Why you shouldn’t buy silver
Urging people to buy silver just because the price is within reach for nearly everyone just proves Kiyosaki cannot differentiate price from value.
Silver is cheap, but that doesn’t mean it’s worth holding. Penny stocks are even cheaper but that doesn’t make the majority of them a worthwhile investment.
The world’s most famous investor Warren Buffett put it best when he branded silver and other precious metals as unproductive assets. As an unproductive asset, silver is one of the worst-performing of the last decade.
Since hitting an all-time high in April 2011, Silver has fallen by nearly 70%.
Over the same period gold has depreciated by just 8%. Year-to-date gold is up by nearly 10%. Silver has fallen by 12% since the year started.
Promoting silver as an investment is not only misguided — it’s downright dangerous.
This isn’t the time for precious metals
Precious metals are the go-to assets when inflation is expected because they conserve value as the purchasing power of fiat currencies falls.
With that in mind, precious metals are hardly the right investment for a likely deflationary future.

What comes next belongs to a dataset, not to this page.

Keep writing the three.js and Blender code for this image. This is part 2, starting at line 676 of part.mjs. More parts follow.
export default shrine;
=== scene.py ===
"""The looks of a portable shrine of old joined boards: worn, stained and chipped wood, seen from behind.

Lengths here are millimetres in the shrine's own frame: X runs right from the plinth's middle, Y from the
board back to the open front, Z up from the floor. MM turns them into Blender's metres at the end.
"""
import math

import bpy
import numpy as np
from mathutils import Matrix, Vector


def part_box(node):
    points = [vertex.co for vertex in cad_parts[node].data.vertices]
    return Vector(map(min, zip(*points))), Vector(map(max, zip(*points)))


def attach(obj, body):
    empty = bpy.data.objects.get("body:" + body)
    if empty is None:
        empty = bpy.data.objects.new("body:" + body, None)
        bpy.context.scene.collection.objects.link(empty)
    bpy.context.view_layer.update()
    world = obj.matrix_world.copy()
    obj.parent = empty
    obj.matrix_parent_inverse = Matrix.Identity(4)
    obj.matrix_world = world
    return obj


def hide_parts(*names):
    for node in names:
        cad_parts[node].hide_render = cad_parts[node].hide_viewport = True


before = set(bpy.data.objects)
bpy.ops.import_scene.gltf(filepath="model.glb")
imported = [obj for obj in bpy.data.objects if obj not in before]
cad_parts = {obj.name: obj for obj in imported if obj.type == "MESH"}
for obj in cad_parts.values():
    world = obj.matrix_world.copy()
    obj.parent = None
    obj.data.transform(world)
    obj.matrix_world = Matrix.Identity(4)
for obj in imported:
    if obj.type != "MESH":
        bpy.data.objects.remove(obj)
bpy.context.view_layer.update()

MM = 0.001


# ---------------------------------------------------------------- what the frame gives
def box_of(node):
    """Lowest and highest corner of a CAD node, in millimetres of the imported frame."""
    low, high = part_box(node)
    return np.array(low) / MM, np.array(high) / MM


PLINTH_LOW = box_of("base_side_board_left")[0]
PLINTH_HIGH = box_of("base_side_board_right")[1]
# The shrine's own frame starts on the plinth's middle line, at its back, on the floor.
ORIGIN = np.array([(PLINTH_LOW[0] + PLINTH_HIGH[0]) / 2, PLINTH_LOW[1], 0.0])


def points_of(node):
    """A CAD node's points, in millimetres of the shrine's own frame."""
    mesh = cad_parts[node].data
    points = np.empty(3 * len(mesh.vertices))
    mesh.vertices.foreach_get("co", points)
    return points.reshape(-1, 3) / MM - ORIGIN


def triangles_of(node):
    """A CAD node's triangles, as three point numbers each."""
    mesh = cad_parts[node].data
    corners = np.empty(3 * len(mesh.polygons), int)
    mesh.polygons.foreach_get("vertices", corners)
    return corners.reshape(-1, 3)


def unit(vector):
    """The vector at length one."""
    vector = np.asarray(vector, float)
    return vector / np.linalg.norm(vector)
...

Why you should ignore the Rich Dad Poor Dad author
Other than the dubious suggestion to invest in a value trap at best and a money-losing metal at worst, there are many other reasons you shouldn’t be listening to investing advice from Kiyosaki.

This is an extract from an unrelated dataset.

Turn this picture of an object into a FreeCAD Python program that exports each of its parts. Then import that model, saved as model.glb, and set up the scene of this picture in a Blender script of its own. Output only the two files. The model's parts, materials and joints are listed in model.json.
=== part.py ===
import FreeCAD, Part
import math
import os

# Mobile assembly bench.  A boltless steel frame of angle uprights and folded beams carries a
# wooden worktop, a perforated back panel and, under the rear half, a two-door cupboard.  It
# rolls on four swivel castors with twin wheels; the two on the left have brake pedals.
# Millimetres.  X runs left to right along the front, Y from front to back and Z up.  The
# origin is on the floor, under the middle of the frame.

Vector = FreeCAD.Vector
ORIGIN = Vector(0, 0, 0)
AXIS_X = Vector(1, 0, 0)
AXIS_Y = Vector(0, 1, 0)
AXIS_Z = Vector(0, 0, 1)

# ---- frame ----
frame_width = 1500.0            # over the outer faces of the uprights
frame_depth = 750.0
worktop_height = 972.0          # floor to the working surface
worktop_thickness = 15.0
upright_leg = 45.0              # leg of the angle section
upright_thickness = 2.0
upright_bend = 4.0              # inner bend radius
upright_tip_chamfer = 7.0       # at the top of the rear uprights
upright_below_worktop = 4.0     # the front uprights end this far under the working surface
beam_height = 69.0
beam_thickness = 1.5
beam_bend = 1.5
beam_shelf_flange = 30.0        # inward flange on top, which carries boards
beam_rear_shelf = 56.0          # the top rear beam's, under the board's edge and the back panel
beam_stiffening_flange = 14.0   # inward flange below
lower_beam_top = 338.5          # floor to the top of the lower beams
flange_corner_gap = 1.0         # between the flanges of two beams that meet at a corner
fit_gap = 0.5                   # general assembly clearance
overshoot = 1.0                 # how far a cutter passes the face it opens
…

Kiyosaki’s record is enough to prevent him from offering anyone investment advice. His use of scare tactics to sell personal finance books and to fill up wealth creation seminars is well known.
Economies are always going through cycles but Kiyosaki specializes in pushing doom and gloom all the time. On a long enough timeline this is definitely going to happen. Problem is, Kiyosaki says it like he has a monopoly of insight with his only goal being to profit from the fear.
Unfortunately for his fans, and his reputation, he has largely been inaccurate.
Kiyosaki’s doomed prophecies
In 2014, Kiyosaki had an urgent warning for Australians –your country’s property bubble is about to burst. His warning suggested that a market collapse was imminent.
Three years later, property prices in Australia reached a record high. And while there have been fluctuations in Australia’s property values, the market has not crashed. Epic fail.
This was not an isolated case. Kiyosaki also predicted that the biggest stock market crash would come in 2016.
Though U.S. stocks entered bear territory this year, the Dow and S&P 500 touched record highs in February following a decade-long bull market.
When it comes to your money, the Rich Dad Poor Dad author is not the guy to listen to.
Disclaimer: The opinions expressed in this article do not necessarily reflect the views of CCN.com.